Geschichte. Die 1884 beratene Verwaltungsreform umfaßte ein Gesetz über die Zusammensetzung der Kreisversammlungen, die Revision der Städteordnung und die Einführung einer allgemeinen Einkommensteuer, worauf 1886 noch ein Gemeindesteuergesetz folgte. Die Haltung der katholischen Volkspartei, welche, ermutigt durch die vorübergehenden Wahlerfolge, sofort die Erfüllung aller kirchenpolitischen Forderungen stellte, hatte zur Folge, daß bei jeder neuen Wahl für den Landtag sich die Zahl der Ultramontanen verminderte, die der Nationalliberalen vermehrte. 1885 behielten die erstern nur 14, 1887 nur 9 Stimmen, während die Nationalliberalen 1885 auf 45, 1887 auf 52 Mitglieder in der Zweiten Kammer stiegen.
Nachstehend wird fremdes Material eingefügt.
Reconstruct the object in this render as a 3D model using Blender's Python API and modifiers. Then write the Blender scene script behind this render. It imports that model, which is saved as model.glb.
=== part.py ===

Die Kirchenbehörden, sowohl die päpstliche Kurie als das Freiburger Domkapitel und ein Teil des badischen Klerus, zeigten sich friedlich gesinnt, und nach dem Tode des Erzbischofs Orbin wurde der als ein gemäßigter Mann bekannte Bischof Roos von Limburg [* 16] zum Erzbischof gewählt und von der Regierung anerkannt. Die Regierung beschloß Ende 1887, dem katholischen Klerus etwas entgegenzukommen, indem sie 7. Dez. eine Kirchenvorlage im Landtag einbrachte, welche die als Privatanstalten schon bestehenden Konvikte und Seminare gesetzlich anerkannte, den nie in Wirksamkeit getretenen geistlichen Gerichtshof aufhob und in besondern Fällen die Regierung ermächtigte, auch Mitglieder solcher Orden, [* 17] die in Baden nicht aufgenommen sind, zur Aushilfe in der Seelsorge zuzulassen. Gegen die letztere Bestimmung sprach sich die Mehrheit der Zweiten Kammer entschieden aus und lehnte den Artikel (Nr. 4) ab; Artikel 1 über die Konvikte und Seminare wurde mit mehreren Kautelen gegen klerikalen Mißbrauch versehen.
Die Erste Kammer stellte Artikel 4 in der Form her, daß Ordensgeistliche in Notfällen zur Spendung von Sakramenten zugelassen werden könnten, und um ihre Friedensliebe zu bethätigen, trat die Zweite Kammer 22. Juni dieser Fassung bei und genehmigte das ganze Gesetz. Auch bewilligte der Landtag die Erhöhung der Gehalte der Beamten und Volksschullehrer. Um den Eifer der katholischen Wählerschaft, die sich bei den letzten Reichstags- und Landtagswahlen gegen die ultramontanen Klagen und Forderungen etwas lau gezeigt hatte, anzufeuern und gemäßigte klerikale Parteiführer, wie Lender und Förderer, welche von Versöhnung redeten, mundtot zu machen, beschloß die ultramontane Parteileitung, den deutschen Katholikentag im September 1888 in Freiburg [* 18] abzuhalten, worauf im November ebendaselbst die nationalliberale Landesversammlung stattfand. Bei den Neuwahlen für die Zweite Kammer im Oktober 1889 eroberten die Ultramontanen einige wenige Sitze. Der Landtag wurde 23. Nov. vom Staatsminister Turban eröffnet, wichtige Vorlagen ihm aber nicht gemacht.
Zur Litteratur: Platz, Geologische Skizze des Großherzogtums Baden (Karlsr. 1886);
»Die Kunstdenkmäler des Großherzogtums Baden« (hrsg. von Kraus u. a., Freiburg 1887 ff.);
Buchenberger, Verwaltungsrecht der Landwirtschaft im Großherzogtum Baden (Tauberbischofsheim 1887);
»Erhebungen über die Lage des Kleingewerbes in Baden« (Karlsr. 1888, 3 Bde.);
v. Philippovich, Der badische Staatshaushalt (Freiburg 1889);
v. Weech, Badische Geschichte bis zur Gründung des Deutschen Reichs (Karlsr. 1890).